Tunisia
Continua la protesta contro il governo di transizione

Le masse popolari tunisine dopo aver dato vita alla rivolta scoppiata per il pane e il lavoro che ha costretto alla fuga il dittatore Ben Ali lo scorso 14 gennaio non vogliono un governo di transizione formato in gran parte da esponenti del vecchio regime, vogliono un taglio netto col passato e considerano insufficienti le prime misure adottate dal nuovo esecutivo. Lo hanno gridato forte in piazza a Tunisi anche il 25 gennaio, alla vigilia dell'annuncio della composizione definitiva del governo di transizione, con la sostituzione dei cinque ministri dimessi nei giorni precedenti, e la nomina dei governatori locali e degli ambasciatori.
Nel centro di Tunisi le manifestzioni si susseguono con cadenza giornaliera, nonostante resti in vigore lo stato d'emergenza, il divieto di assembramenti e il coprifuoco notturno. Il 18 gennaio diverse centinaia di giovani formavano un corteo nel centro di Tunisi per chiedere lo scioglimento del partito di Ben Ali. La polizia ha bloccato il corteo e ha disperso i manifestanti con pesanti cariche. Gli scontri sono continuati per diverse ore. Il 23 gennaio è stata la volta di migliaia di dimostranti provenienti dalle regioni interne, quelle più povere del paese, che sfilavano nella capitale per chiedere lo scioglimento delle organizzazioni politiche del vecchio regime e l'arresto dei dirigenti compromessi con Ben Ali.
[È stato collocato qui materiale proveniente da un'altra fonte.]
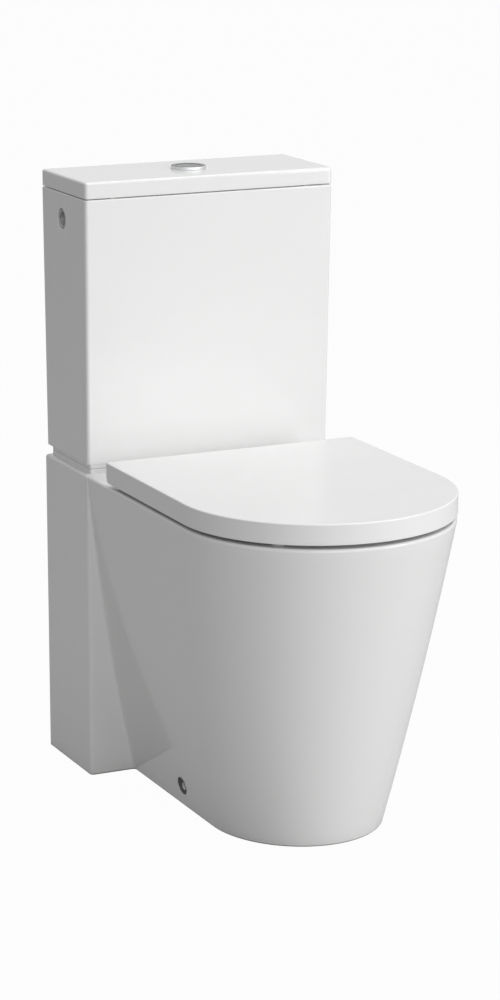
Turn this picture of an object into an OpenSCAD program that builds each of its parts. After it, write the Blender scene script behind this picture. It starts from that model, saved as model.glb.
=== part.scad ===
// Close coupled toilet: a skirted floor-standing pan, a cistern with a lift-off lid and
// push button, a dual flush valve, a side-entry fill valve and a soft-closing seat.
// Millimetres, +Z up. The origin is on the floor under the middle of the bounding box,
// the bowl points along -Y and the cistern's back lies in the wall plane.

/* [Pan] */
// Width of the pan at the rim and of its rear block
pan_width = 370; // [310:1:444]
// Depth from the wall to the front of the bowl
pan_depth = 660; // [560:1:792]
// Height of the pan's top above the floor
pan_height = 430; // [380:1:516]
// Depth of the rear block that carries the cistern
block_depth = 151; // [146:1:170]
// Half width of the bowl at the floor
foot_half_width = 118; // [105:1:135]
// Front-to-back radius of the nose at the floor
foot_nose = 132; // [115:1:150]
// Distance from the wall to the start of the nose at the floor
foot_nose_start = 412.5; // [380:0.5:430]
// How far the bowl's side bulges past a straight line
side_bulge = 7; // [2:0.5:9]
// Thickness of the pan's walls
pan_wall = 11; // [9:0.5:13]
// Thickness of the deck and of the rim
deck = 16; // [14:0.5:20]
// Rounding of the pan's upper edge
pan_edge = 6; // [2:0.5:8]

/* [Bowl] */
// Width of the china band between the bowl's opening and the pan's side
rim_band = 41; // [36:1:48]
// Distance from the front of the pan to the bowl's opening
rim_front = 45; // [40:1:60]
// Distance from the wall to the back of the bowl's opening
bowl_back = 260; // [255:1:275]
// Height of the trap's lowest passage above the floor
trap_low = 104; // [98:1:112]
// Height of the passage at the top of the trap
trap_high = 228; // [220:1:236]
// Inner radius of the trap
trap_r = 38; // [35:0.5:40]
// Height of the waste outlet's centre above the floor
outlet_height = 180; // [170:1:190]
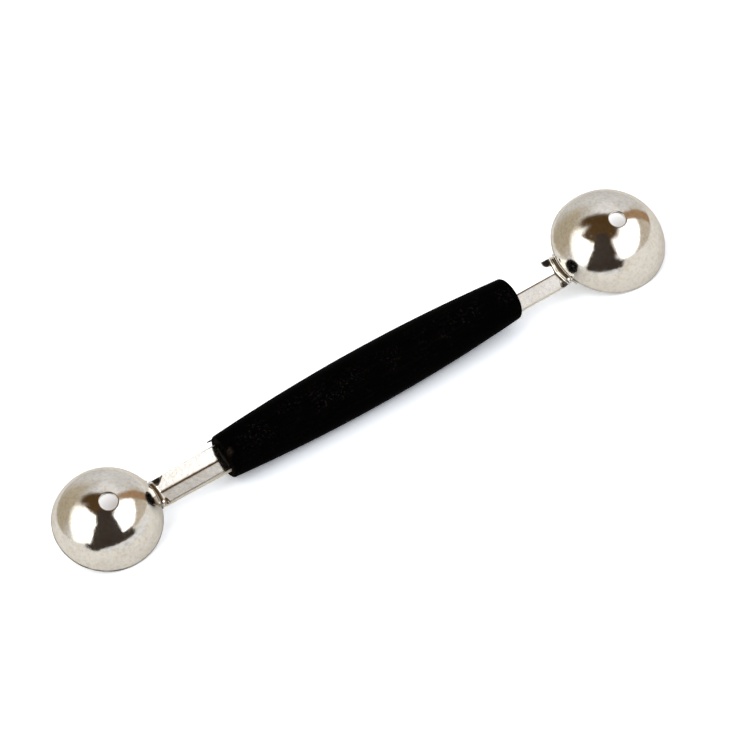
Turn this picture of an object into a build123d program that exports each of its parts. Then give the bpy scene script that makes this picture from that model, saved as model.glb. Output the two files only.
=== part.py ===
from build123d import *

import math
import os

# A double-ended melon baller: a turned wooden handle with a bowl on a creased steel tang at each end.
# Lengths are in millimetres and angles in degrees. +Z is up, +X runs from the small bowl to the large one.
# The tool lies as on a table, domes up, resting on the belly of its handle and on the rim of each bowl.
# The origin is on the table, below the middle of the tool's outline.

# Bowls, pressed from sheet
large_bowl_diameter = 30.0
small_bowl_diameter = 26.5
large_bowl_depth = 12.2
small_bowl_depth = 11.3
bowl_wall = 0.8
rim_bevel = 0.35
large_drain_diameter = 4.3
small_drain_diameter = 4.3
rim_rise = 0.75

# Handle, turned from one length of wood
handle_length = 85.7
handle_diameter = 14.8
handle_end_diameter = 11.1
large_end_round = 2.4
small_end_round = 0.6

# Tangs, creased strips of sheet
large_tang_width = 8.6
small_tang_width = 7.5
tang_thickness = 0.9
strip_rise = 0.3
crease_depth = 0.75
large_tang_reach = 15.6
small_tang_reach = 19.0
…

I manifestanti erano partiti dalla città di Sidi Bouzid, dove a metà dello scorso dicembre era partita la protesta.
Un massiccio schieramento di poliziotti ha impedito ai manifestanti di assediare la sede del governo ma il loro messaggio è arrivato con forza al premier Ghannouchi.
Che già il 20 gennaio, alla prima riunione del nuovo governo di unità nazionale, aveva dovuto prendere atto della mancata accettazione dell'incarico da parte di cinque ministri, di cui i tre rappresentanti del sindacato Ugtt, e di una nuova manifestazione di protesta che si svolgeva sotto la sede del Raggruppamento Costituzionale Democratico (Rcd), il partito del deposto presidente.
Poche ore prima era stato annunciato lo scioglimento del comitato centrale dell'Rcd, in seguito alle dimissioni di diversi membri del comitato che sono anche ministri del nuovo governo di transizione. Il partito comunque rimane attivo.
Il governo di transizione approvava un disegno di legge per un'amnistia generale, che sarà presentato al parlamento, decideva di riconoscere tutti i partiti e movimenti politici messi al bando dal regime e toglieva il divieto alla pubblicazione di giornali e libri precedentemente banditi. Decideva inoltre di espropriare i beni dell'Rcd. Fra le altre inziative decideva di istituire tre commissioni di inchiesta, guidate da personalità indipendenti, su abusi dei diritti umani, corruzione e sulle riforme politiche e annunciava tre giorni di lutto nazionale in onore delle quasi cento vittime delle manifestazioni dell'ultimo mese. Una serie di provvedimenti con lo scopo di placare la protesta popolare, ancora forte.